New Delhi: A new wave of Covid-19 is sweeping Singapore with the number of weekly infections so far this year peaking in the final week of March at over 28,000 cases. The current wave is reportedly driven by a mix of coronavirus’ XBB subvariants. The cases, however, are mostly said to be mild.
According to World Health Organization (WHO), Singapore has reported 22,98,689 confirmed Covid-19 cases and 1,722 deaths since the pandemic broke out.
In February this year, Singapore dropped the requirement for travelers who are not fully vaccinated to show Covid-19 test results or purchase coronavirus travel insurance.
The country’s health ministry had also announced that masks will not be required to be worn on public transport. The authorities had lowered the disease outbreak response level to ‘green’ from ‘yellow’, indicating that Covid-19 is not threatening anymore.
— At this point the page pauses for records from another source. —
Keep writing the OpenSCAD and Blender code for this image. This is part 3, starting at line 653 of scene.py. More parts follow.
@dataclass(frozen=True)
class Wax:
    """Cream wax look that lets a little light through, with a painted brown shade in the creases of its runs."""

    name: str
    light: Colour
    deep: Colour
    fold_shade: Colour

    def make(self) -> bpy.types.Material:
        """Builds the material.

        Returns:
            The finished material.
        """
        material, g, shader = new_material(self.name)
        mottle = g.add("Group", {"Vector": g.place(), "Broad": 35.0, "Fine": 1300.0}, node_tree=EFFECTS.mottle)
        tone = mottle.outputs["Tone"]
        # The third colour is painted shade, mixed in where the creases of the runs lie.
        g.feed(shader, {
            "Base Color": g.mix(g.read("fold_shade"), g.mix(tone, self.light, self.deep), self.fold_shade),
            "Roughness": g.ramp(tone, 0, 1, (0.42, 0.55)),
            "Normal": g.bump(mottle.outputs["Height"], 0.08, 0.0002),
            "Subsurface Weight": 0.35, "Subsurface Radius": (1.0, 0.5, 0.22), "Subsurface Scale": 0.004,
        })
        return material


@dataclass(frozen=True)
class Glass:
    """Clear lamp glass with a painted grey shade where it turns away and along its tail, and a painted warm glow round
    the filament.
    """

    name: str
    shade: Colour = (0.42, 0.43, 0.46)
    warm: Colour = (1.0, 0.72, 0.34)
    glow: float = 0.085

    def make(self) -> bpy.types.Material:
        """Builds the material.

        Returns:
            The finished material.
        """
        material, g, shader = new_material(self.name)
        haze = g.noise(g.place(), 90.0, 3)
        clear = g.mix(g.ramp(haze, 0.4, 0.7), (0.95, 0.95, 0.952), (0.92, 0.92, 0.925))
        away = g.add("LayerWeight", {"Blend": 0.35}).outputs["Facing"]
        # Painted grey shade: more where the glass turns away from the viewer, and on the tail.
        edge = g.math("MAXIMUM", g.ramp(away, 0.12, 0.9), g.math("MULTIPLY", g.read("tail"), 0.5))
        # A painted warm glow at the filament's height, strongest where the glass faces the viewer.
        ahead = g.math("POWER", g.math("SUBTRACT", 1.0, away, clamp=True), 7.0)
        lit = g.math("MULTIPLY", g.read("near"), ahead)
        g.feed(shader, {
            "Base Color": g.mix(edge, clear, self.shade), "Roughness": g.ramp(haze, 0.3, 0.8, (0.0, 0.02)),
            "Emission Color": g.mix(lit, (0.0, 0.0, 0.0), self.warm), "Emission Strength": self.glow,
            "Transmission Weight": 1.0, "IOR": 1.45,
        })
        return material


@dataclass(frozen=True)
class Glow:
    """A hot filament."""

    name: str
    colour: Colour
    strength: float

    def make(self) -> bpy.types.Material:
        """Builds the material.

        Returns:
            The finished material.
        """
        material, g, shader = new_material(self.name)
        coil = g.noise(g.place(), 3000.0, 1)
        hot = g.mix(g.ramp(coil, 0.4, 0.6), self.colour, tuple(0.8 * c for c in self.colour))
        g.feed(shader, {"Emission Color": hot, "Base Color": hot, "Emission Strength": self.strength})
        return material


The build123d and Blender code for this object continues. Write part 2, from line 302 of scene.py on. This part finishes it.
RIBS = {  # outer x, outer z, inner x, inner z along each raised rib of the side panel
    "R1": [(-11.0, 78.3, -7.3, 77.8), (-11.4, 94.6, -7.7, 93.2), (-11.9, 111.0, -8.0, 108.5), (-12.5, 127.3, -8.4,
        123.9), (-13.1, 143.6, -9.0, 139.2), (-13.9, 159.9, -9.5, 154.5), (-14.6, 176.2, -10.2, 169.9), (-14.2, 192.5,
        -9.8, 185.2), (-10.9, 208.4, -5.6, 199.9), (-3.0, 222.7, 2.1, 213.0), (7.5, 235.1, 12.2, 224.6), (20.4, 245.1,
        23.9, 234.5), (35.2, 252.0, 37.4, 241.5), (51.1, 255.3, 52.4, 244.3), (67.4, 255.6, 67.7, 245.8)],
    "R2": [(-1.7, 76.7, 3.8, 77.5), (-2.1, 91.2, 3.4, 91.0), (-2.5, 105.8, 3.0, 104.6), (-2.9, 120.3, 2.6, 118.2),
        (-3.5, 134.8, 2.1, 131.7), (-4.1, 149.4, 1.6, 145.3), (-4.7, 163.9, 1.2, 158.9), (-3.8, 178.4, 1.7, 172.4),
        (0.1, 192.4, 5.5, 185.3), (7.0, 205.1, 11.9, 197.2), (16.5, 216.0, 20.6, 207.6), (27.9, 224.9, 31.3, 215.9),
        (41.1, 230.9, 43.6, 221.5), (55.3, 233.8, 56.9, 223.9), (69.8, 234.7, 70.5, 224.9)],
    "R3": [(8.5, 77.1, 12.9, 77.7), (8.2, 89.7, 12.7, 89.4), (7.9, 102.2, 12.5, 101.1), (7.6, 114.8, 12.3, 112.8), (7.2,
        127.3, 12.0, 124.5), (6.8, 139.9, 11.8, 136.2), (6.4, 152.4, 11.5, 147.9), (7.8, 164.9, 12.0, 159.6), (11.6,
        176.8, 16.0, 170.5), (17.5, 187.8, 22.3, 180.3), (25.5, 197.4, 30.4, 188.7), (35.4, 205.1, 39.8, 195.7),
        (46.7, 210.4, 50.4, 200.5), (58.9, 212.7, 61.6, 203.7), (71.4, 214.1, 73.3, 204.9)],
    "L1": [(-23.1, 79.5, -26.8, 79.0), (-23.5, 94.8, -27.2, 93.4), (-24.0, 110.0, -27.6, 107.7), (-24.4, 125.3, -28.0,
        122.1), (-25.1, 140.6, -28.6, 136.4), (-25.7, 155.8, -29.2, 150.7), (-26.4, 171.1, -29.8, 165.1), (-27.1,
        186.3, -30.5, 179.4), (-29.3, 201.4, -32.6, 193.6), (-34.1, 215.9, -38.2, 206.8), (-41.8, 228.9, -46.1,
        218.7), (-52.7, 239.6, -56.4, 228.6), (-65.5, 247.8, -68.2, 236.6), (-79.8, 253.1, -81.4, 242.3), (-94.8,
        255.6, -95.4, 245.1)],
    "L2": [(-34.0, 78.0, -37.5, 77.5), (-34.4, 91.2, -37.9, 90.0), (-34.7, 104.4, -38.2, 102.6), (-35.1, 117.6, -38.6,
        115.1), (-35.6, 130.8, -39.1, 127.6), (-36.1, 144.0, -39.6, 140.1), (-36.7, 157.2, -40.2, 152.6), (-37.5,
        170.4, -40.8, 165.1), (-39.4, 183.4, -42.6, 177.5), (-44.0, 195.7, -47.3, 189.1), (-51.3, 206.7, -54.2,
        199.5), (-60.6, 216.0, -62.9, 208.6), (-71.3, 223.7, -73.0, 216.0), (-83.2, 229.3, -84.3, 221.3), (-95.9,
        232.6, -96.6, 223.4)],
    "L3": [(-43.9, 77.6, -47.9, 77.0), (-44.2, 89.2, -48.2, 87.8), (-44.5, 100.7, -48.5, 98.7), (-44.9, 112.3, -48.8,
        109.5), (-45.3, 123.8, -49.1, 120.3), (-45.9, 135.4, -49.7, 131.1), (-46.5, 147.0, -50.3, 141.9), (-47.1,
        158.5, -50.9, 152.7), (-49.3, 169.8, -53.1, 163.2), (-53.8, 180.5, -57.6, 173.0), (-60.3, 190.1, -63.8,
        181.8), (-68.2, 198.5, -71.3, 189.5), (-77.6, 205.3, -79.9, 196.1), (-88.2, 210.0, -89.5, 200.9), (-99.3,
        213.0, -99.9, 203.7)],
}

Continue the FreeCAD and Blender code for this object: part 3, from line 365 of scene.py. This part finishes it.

Since April last year, Singapore had lifted most of its Covid-19 restrictions with many international events returning to the city-state, attracting tourists and businesses.
The Singapore Tourism Board (STB) last week said that they recorded over 2.9 million arrivals in the first three months of this year.
Indian residents were the fourth largest source of tourist arrivals in the first quarter after Indonesians (5,23,300), Malaysians (2,78,910), and Australians (2,65,730). Americans made up the fifth largest group of visitors by country of origin at 1,68,960.
Earlier last month, the Singapore government’s review of its pandemic response said that it could have better managed the outbreak of the disease in crowded dormitories housing foreign workers, border measures and contact tracing, and the transition to endemic Covid-19.
These were among the conclusions of a White Paper on the government’s review of its pandemic response published by the Prime Minister’s Office.
Deputy Prime Minister Lawrence Wong said Covid-19 has been ‘a very complex and wicked problem on a grand scale’, requiring the government to operate in the ‘fog of war’.
“We made our best judgment at that time, but of course, with the benefit of hindsight and what we know today, we probably could have handled certain situations differently,” he said.